> **THE REQUEST**
Could you give the data below again, exactly and completely?

— Start DATA BLOCK —

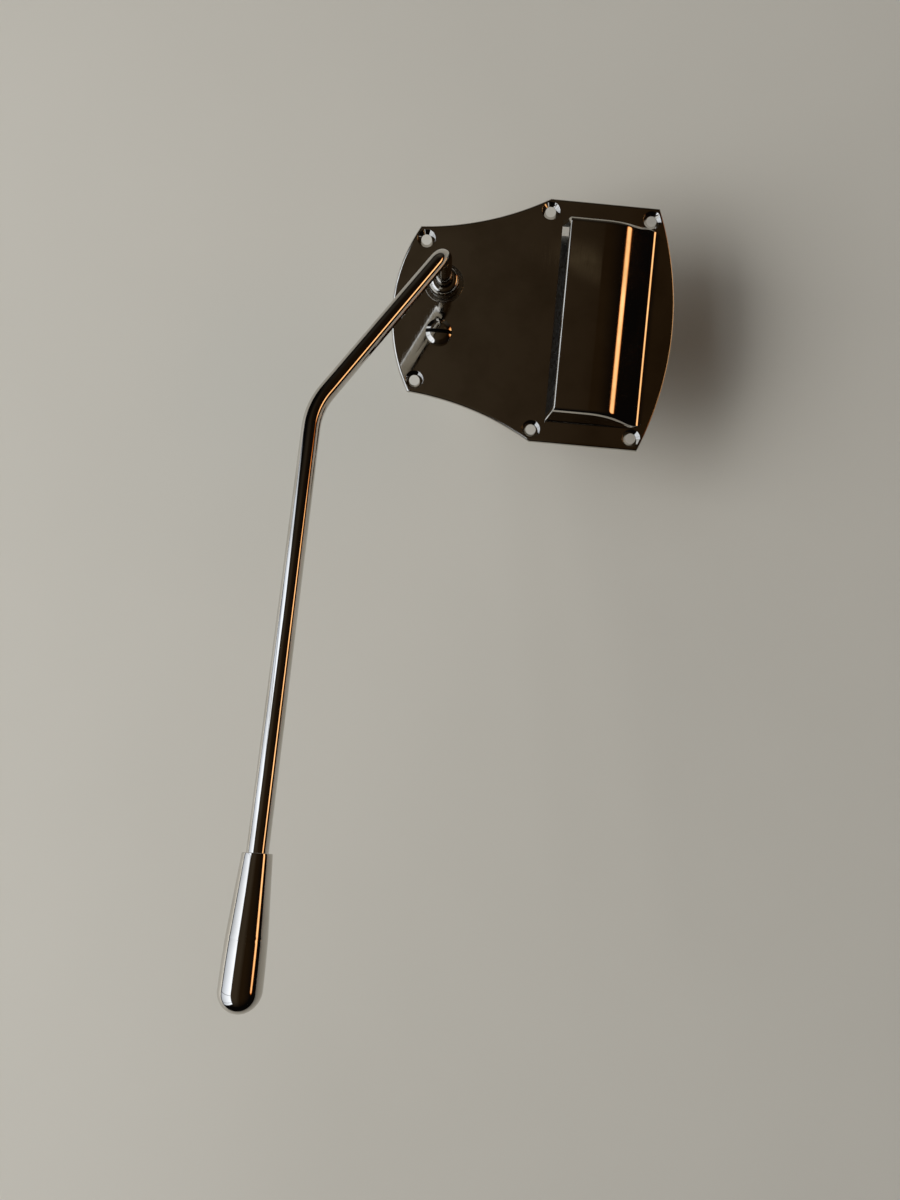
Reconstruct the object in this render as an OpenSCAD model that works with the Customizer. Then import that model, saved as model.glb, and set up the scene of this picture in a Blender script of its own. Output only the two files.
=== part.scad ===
// Floating vibrato tailpiece with arm, for an offset electric guitar.
// A screwed-down plate with a pressed hood carries a knife-edge rocker. The arm tips the rocker
// against a coil spring, which moves the string anchor inside the hood.
// Frame: +Z is the outward normal of the plate, +X points to the hood end, z = 0 is the seating face.
// The origin is the centre of the four rear screw holes.

/* [Plate outline] */
// Thickness of the top plate
plate_t = 1.5; // [1.2:0.1:2]
// Widest width, across the hood end
plate_w = 85.8; // [80:0.2:105]
// Width at the corners of the narrow end
neck_w = 58.4; // [52:0.2:72]
// Distance from the origin to the corners of the narrow end
neck_x = 63.2; // [60:0.2:80]
// Distance from the origin to the front corners of the wide end
shoulder_x = 18.3; // [17:0.1:24]
// Distance from the origin to the rear corners
rear_x = 20.5; // [20:0.1:26]
// How far the narrow end bows outwards
neck_bulge = 7.9; // [4:0.1:10]
// How far the hood end bows outwards
rear_bulge = 8.8; // [6:0.1:12]
// How far each waist side bows inwards
waist_sag = 2.6; // [1:0.1:4]

/* [Screw holes] */
// Spacing of the rear holes along the plate
rear_hole_dx = 35.9; // [34:0.1:37]
// Spacing of the rear holes across the plate
rear_hole_dy = 76.9; // [72:0.1:78]
// Distance from the origin to the two narrow end holes
neck_hole_x = 60.9; // [58:0.1:62]
// Spacing of the two narrow end holes
neck_hole_dy = 49.6; // [45:0.1:52]
// Diameter of a screw hole
screw_hole_d = 4; // [3.5:0.1:4.5]
// Diameter of a countersink at the top face
countersink_d = 6.3; // [5.5:0.1:7]
// Depth of a countersink
countersink_depth = 1.1; // [0.8:0.1:1.2]

/* [Hood] */
// Distance from the origin forwards to the hood's open front
hood_front_x = 13.4; // [12:0.1:16]
// How far the rim leans back from the foot of the opening
rim_lean = 1.7; // [0.5:0.1:3]
// Height of the hood above the plate
hood_h = 10.3; // [9.5:0.1:13]
// Width of the hood at its foot
hood_w = 70.2; // [66:0.1:85]
// How far each end wall leans in over the hood's height
end_lean = 2.1; // [0.4:0.1:3]
// Radius of the end walls' top edges
hood_edge_r = 1.5; // [0.8:0.1:1.8]
// Distance from the origin back to the foot of the rear slope
hood_rear_x = 22.4; // [21:0.1:24]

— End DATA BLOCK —

> **RESULT**
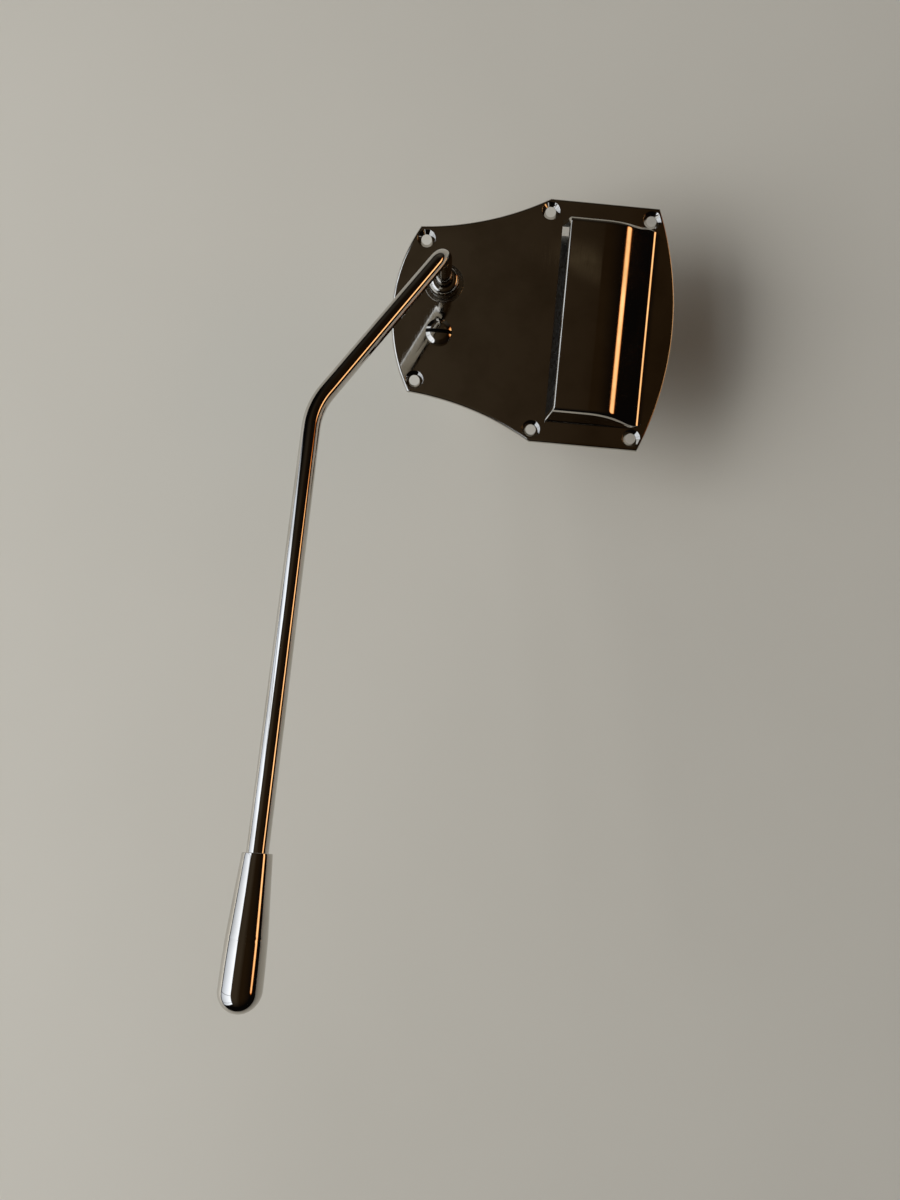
Reconstruct the object in this render as an OpenSCAD model that works with the Customizer. Then import that model, saved as model.glb, and set up the scene of this picture in a Blender script of its own. Output only the two files.
=== part.scad ===
// Floating vibrato tailpiece with arm, for an offset electric guitar.
// A screwed-down plate with a pressed hood carries a knife-edge rocker. The arm tips the rocker
// against a coil spring, which moves the string anchor inside the hood.
// Frame: +Z is the outward normal of the plate, +X points to the hood end, z = 0 is the seating face.
// The origin is the centre of the four rear screw holes.

/* [Plate outline] */
// Thickness of the top plate
plate_t = 1.5; // [1.2:0.1:2]
// Widest width, across the hood end
plate_w = 85.8; // [80:0.2:105]
// Width at the corners of the narrow end
neck_w = 58.4; // [52:0.2:72]
// Distance from the origin to the corners of the narrow end
neck_x = 63.2; // [60:0.2:80]
// Distance from the origin to the front corners of the wide end
shoulder_x = 18.3; // [17:0.1:24]
// Distance from the origin to the rear corners
rear_x = 20.5; // [20:0.1:26]
// How far the narrow end bows outwards
neck_bulge = 7.9; // [4:0.1:10]
// How far the hood end bows outwards
rear_bulge = 8.8; // [6:0.1:12]
// How far each waist side bows inwards
waist_sag = 2.6; // [1:0.1:4]

/* [Screw holes] */
// Spacing of the rear holes along the plate
rear_hole_dx = 35.9; // [34:0.1:37]
// Spacing of the rear holes across the plate
rear_hole_dy = 76.9; // [72:0.1:78]
// Distance from the origin to the two narrow end holes
neck_hole_x = 60.9; // [58:0.1:62]
// Spacing of the two narrow end holes
neck_hole_dy = 49.6; // [45:0.1:52]
// Diameter of a screw hole
screw_hole_d = 4; // [3.5:0.1:4.5]
// Diameter of a countersink at the top face
countersink_d = 6.3; // [5.5:0.1:7]
// Depth of a countersink
countersink_depth = 1.1; // [0.8:0.1:1.2]

/* [Hood] */
// Distance from the origin forwards to the hood's open front
hood_front_x = 13.4; // [12:0.1:16]
// How far the rim leans back from the foot of the opening
rim_lean = 1.7; // [0.5:0.1:3]
// Height of the hood above the plate
hood_h = 10.3; // [9.5:0.1:13]
// Width of the hood at its foot
hood_w = 70.2; // [66:0.1:85]
// How far each end wall leans in over the hood's height
end_lean = 2.1; // [0.4:0.1:3]
// Radius of the end walls' top edges
hood_edge_r = 1.5; // [0.8:0.1:1.8]
// Distance from the origin back to the foot of the rear slope
hood_rear_x = 22.4; // [21:0.1:24]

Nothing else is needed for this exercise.